The railings are also different. In the 1943 design they have a cross-pattern, while the ones in the actual bridge have a horizontal pattern.
Moriguchi said the county did some restoration work on the bridge up until September 2006, when the bridge was closed off.
“When they repaired it previously they must have changed it,” said Moriguchi, adding that when the bridge is restored it will be following the 1943 design.
The swinging bridge is actually called a suspension bridge and a foot bridge in its original blue print. The previous bridge, washed out in a flood, was also called a foot bridge in the county’s 1928 documentation.
The original bridge had steel cables running low alongside the bridge, through eye bolts shown in the 1943 blue print. Those cables, not there anymore, helped to keep the bridge from swinging sideways, the Kapaia resident who priced the lumber said.
The county used to maintain Laukini Road, linking the bridge to Kuhio Highway. But when the bridge was closed in 2006, the administration found out Laukini was a private road and stopped maintaining it, Moriguchi said.
Kapaia residents have brought up the issue of pedestrian safety at council meetings. Council members share this concern.
Bridge supporters said Hanama‘ulu residents who walk to work in Lihu‘e put their lives at risk each time they get on the bridge on the main highway, the only way to get across Hanama‘ulu stream. The pedestrian line on the bridge is just too narrow, about as wide as a baby stroller supports say they have seen being pushed there.
Moriguchi said the Kapaia Foundation is willing to work with the administration to identify additional funding sources to complete the entire restoration of the bridge.
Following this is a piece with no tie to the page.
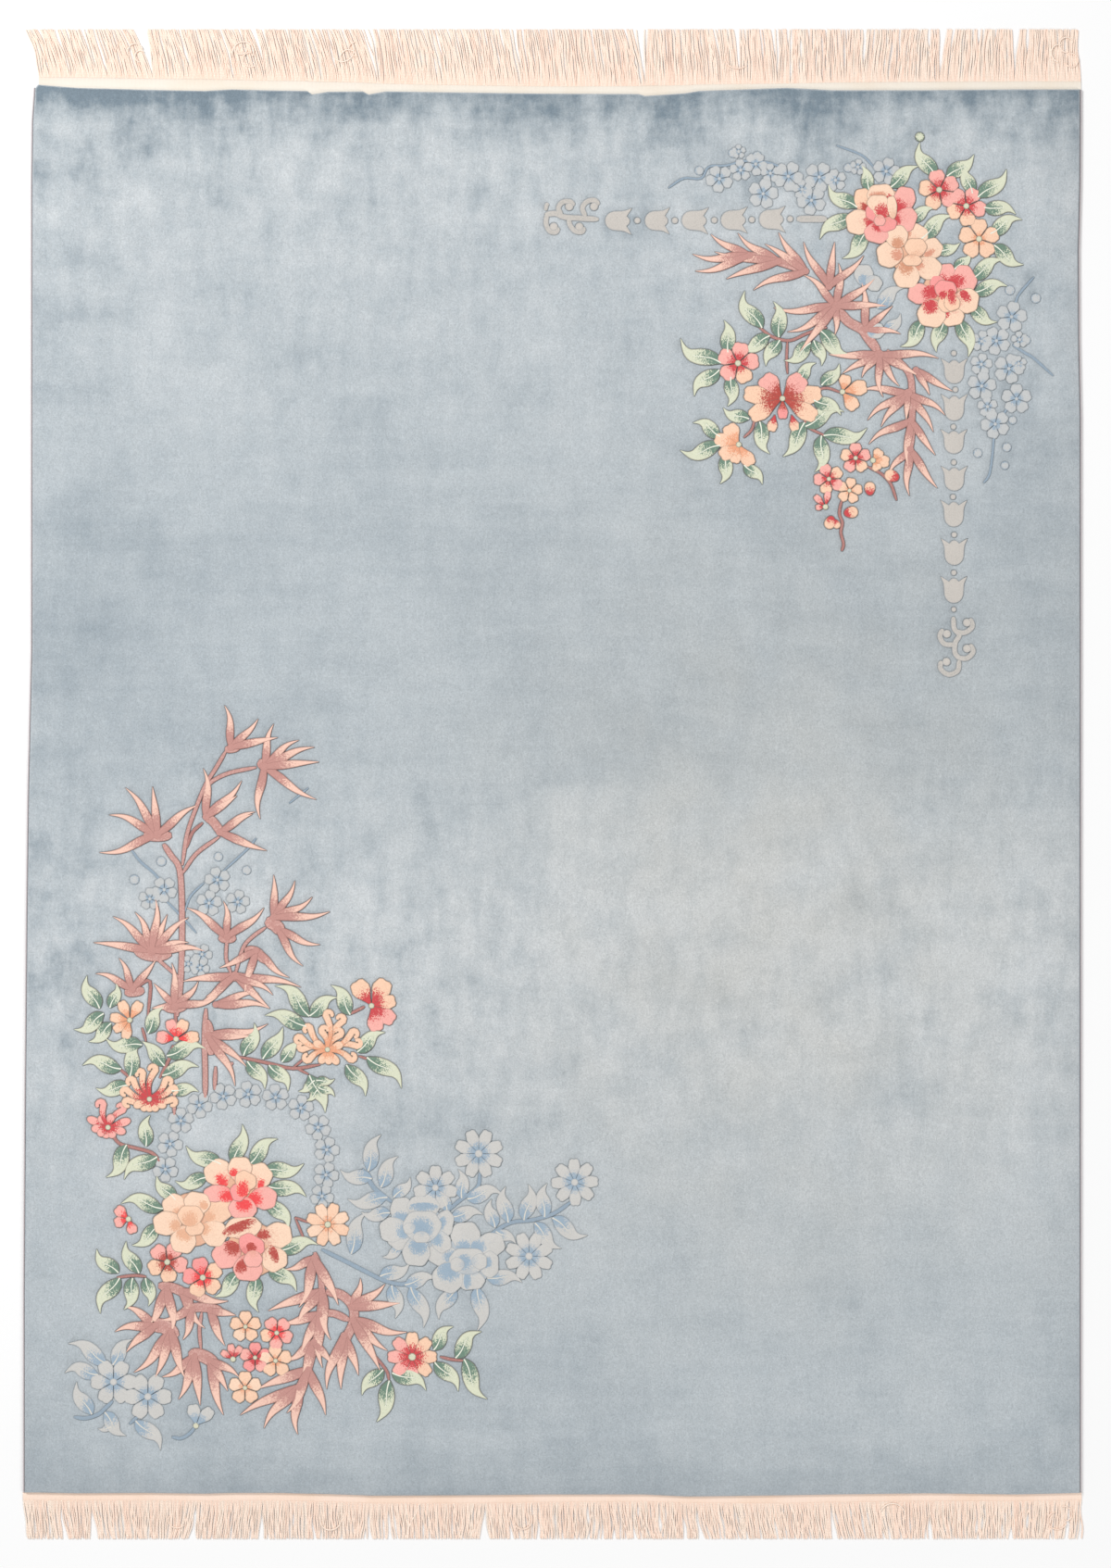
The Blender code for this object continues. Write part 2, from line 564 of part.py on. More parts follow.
def build_side_cord(name, side, material):
    """The overcast cord along one side: a rounded bar that follows the pile's edge."""
    column = 1 if side < 0 else 2
    ends_y = (END_ROWS[0 if side < 0 else -1][3] * CM, END_ROWS[0 if side < 0 else -1][2] * CM)
    stations = [ends_y[0]] + [row[0] * CM for row in SIDE_ROWS[1:-1]] + [ends_y[1]]
    profile = ((0.08, 0.0), (0.92, 0.0), (1.0, 0.35), (0.8, 0.85), (0.5, 1.0), (0.2, 0.85), (0.0, 0.35))
    points = []
    for y in stations:
        outer = table_value(SIDE_ROWS, y / CM, column) * CM
        for share, height in profile:
            points.append((outer - side * share * CORD_WIDTH, y, height * CORD_HEIGHT))
    count = len(profile)
    faces = [list(range(count)), list(reversed(range(len(points) - count, len(points))))]
    for station in range(len(stations) - 1):
        start = station * count
        for corner in range(count):
            following = (corner + 1) % count
            faces.append([start + corner, start + following, start + count + following, start + count + corner])
    return add_piece(name, points, faces, material, math.radians(50))


def parted_x(x, leans, partings, reach):
    """Where a root at x ends up at a share of the fringe's length, in centimetres."""
    shift = table_value(leans, x, 1)
    for centre, half_opening in partings:
        push = half_opening * math.exp(-abs(x - centre) / PARTING_SPREAD)
        shift += push if x > centre else -push
    return x + shift * reach


def lock_edges(left, right, partings):
    """The left and right edges of the locks along a band, with each parting between two locks."""
    pitch = (right - left) / LOCKS_PER_END
    borders = [left + pitch * index for index in range(LOCKS_PER_END + 1)]
    snapped = [(min(borders, key=lambda border: abs(border - centre)), opening) for centre, opening in partings]
    half_gap = pitch * LOCK_GAP_SHARE / 2
    edges = [(low + half_gap, high - half_gap) for low, high in zip(borders, borders[1:])]
    edges[0] = (left, edges[0][1])
    edges[-1] = (edges[-1][0], right)
    return edges, snapped


def build_fringe(name, end, left, right, leans, partings, material):
    """One end of the rug: a flat-woven band with its warps gathered in locks that lie on the floor.

    The end is +1 at the top of the rug and -1 at its bottom. The band lies between the pile and the roots, and
    each lock grows out of its own stretch of the band's outer side.
    """
    pile_column = 2 if end > 0 else 3
    band_column = 1 if end > 0 else 4
    edges, snapped = lock_edges(left, right, partings)
    points = []
    faces = []

    def add_quad_of_points(x_left, x_right, y_left, y_right, height):
        """The four corners of a lock's cross-section: low left, low right, high right, high left."""
        start = len(points)
        points.extend(((x_left, y_left, 0.0), (x_right, y_right, 0.0),
                       (x_right, y_right, height), (x_left, y_left, height)))
        return [start, start + 1, start + 2, start + 3]

    def add_line_of_points(line):
        """A low and a high point at each place of a line along the band."""
        start = len(points)
        for x, y in line:
            points.extend(((x, y, 0.0), (x, y, BAND_HEIGHT)))
        return [(start + 2 * index, start + 2 * index + 1) for index in range(len(line))]

    def join(ring, next_ring):
        """The four faces between two cross-sections."""
        for corner in range(4):
            following = (corner + 1) % 4
            faces.append([ring[corner], ring[following], next_ring[following], next_ring[corner]])

    def band_line(x, column, clearance=0.0):
        """The y of an edge of the band at x, in metres, with a clearance towards the fringe."""
        return table_value(END_ROWS, x, column) * CM + end * clearance

    inner_x = [left] + [row[0] for row in END_ROWS if left < row[0] < right] + [right]
    outer_x = [x for lock_edge in edges for x in lock_edge]
    inner = add_line_of_points([(x * CM, band_line(x, pile_column, PIECE_GAP)) for x in inner_x])
    outer = add_line_of_points([(x * CM, band_line(x, band_column)) for x in outer_x])
    border = inner + list(reversed(outer))
    for level in (0, 1):
        faces.append([pair[level] for pair in border])
    root_sides = set(range(len(inner), len(border), 2))
    for index, (low, high) in enumerate(border):
        next_low, next_high = border[(index + 1) % len(border)]
        if index not in root_sides:
            faces.append([low, high, next_high, next_low])

    for lock, (x_left, x_right) in enumerate(edges):
        low_left, high_left = outer[2 * lock]
        low_right, high_right = outer[2 * lock + 1]
        root = [low_left, low_right, high_right, high_left]
        root_left = band_line(x_left, band_column)
        root_right = band_line(x_right, band_column)
        ragged = 0.0016 * math.sin(lock * 2.4) + 0.0012 * math.sin(lock * 5.3)
        tip_y = end * (FRINGE_TIP_Y - 0.0028 - ragged)
        ring = root
        for reach, height in ((0.5, LOCK_HEIGHT), (1.0, LOCK_TIP_HEIGHT)):
            bow = reach ** 1.3
            lean_left = parted_x(x_left, leans, snapped, bow)
            lean_right = parted_x(x_right, leans, snapped, bow)
            narrowing = 0.12 * reach * (lean_right - lean_left)
            ring_now = add_quad_of_points(
                (lean_left + narrowing) * CM, (lean_right - narrowing) * CM,
                root_left + reach * (tip_y - root_left), root_right + reach * (tip_y - root_right), height)
            join(ring, ring_now)
            ring = ring_now
        faces.append(ring)
    return add_piece(name, points, faces, material)


def build_rug():
    """Every piece of the rug."""
    wool = plain_material("pile_wool", (0.44, 0.53, 0.60), 0.95)
    cord = plain_material("side_cord_wool", (0.50, 0.47, 0.48), 0.9)
    cotton = plain_material("fringe_cotton", (0.93, 0.79, 0.66), 0.9)
    build_pile_field(wool)
    build_side_cord("side_cord_left", -1, cord)
    build_side_cord("side_cord_right", 1, cord)
    build_fringe("fringe_top", 1, TOP_BAND_LEFT, TOP_BAND_RIGHT, TOP_LEANS, TOP_PARTINGS, cotton)
    build_fringe("fringe_bottom", -1, BOTTOM_BAND_LEFT, BOTTOM_BAND_RIGHT, BOTTOM_LEANS, BOTTOM_PARTINGS, cotton)


remove_old_objects()
build_rug()
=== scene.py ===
import math
import random

import bmesh
import bpy
import numpy as np
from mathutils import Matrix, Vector
from mathutils.geometry import delaunay_2d_cdt


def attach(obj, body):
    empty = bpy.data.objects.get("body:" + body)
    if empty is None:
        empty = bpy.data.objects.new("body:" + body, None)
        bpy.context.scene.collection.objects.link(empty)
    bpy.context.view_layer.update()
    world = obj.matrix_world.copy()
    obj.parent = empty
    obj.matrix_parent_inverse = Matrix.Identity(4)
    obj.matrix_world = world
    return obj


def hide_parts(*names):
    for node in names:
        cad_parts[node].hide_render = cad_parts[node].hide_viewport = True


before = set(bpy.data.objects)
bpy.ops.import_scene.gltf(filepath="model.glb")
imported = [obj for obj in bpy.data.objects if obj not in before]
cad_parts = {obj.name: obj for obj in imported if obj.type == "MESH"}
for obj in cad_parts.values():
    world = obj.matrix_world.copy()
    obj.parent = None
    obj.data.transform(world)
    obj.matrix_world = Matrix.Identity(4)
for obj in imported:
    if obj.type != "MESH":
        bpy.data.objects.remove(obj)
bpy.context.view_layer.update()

# Units. The tables are in centimetres, in the rug's own frame: X across, Y along, the middle at 0, 0.
CM = 0.01
MM = 0.001

# Heights above the floor.
PILE_TOP = 14.5 * MM
GROOVE_FLOOR = 12.2 * MM
GROOVE_WIDTH = 2.7 * MM
RELIEF = 15.9 * MM
LOW_RELIEF = 15.1 * MM
LAYER = 0.2 * MM

# How much one patch may rise over another, and how its place is mixed into its own share of that.
OWN_RISE = 0.12 * MM
RISE_MIX = (977.0, 613.0)

# How high the crests of the motifs stand.
PEONY_CREST = RELIEF + 0.4 * MM
FLOWER_CREST = RELIEF + 0.3 * MM
SMALL_CREST = RELIEF + 0.2 * MM
STALK_CREST = RELIEF - 0.2 * MM
BUTTON_CREST = RELIEF + 1.3 * MM
BELL_CREST = LOW_RELIEF + 0.2 * MM
BEAD_CREST = LOW_RELIEF + 0.4 * MM
LOW_TWIG_CREST = LOW_RELIEF - 0.2 * MM
LOW_BLOSSOM_CREST = LOW_RELIEF + 0.1 * MM
LOW_BLOSSOM_BUTTON_CREST = LOW_RELIEF + 0.7 * MM
LOW_FLOWER_CREST = LOW_RELIEF + 0.3 * MM
LOW_FLOWER_BUTTON_CREST = LOW_RELIEF + 1.0 * MM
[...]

The announcement that the administration is moving forward in stabilizing the towers was received as a significant step toward bringing back the old bridge.
“We are very happy that they are going to take care of the towers, because that’s more than half the battle,” Moriguchi said.
From now on the foundation’s focus will shift.
“We’re willing to try to get funds for the rest of the bridge,” she said. “We have applied for grants and we are doing fundraisers.”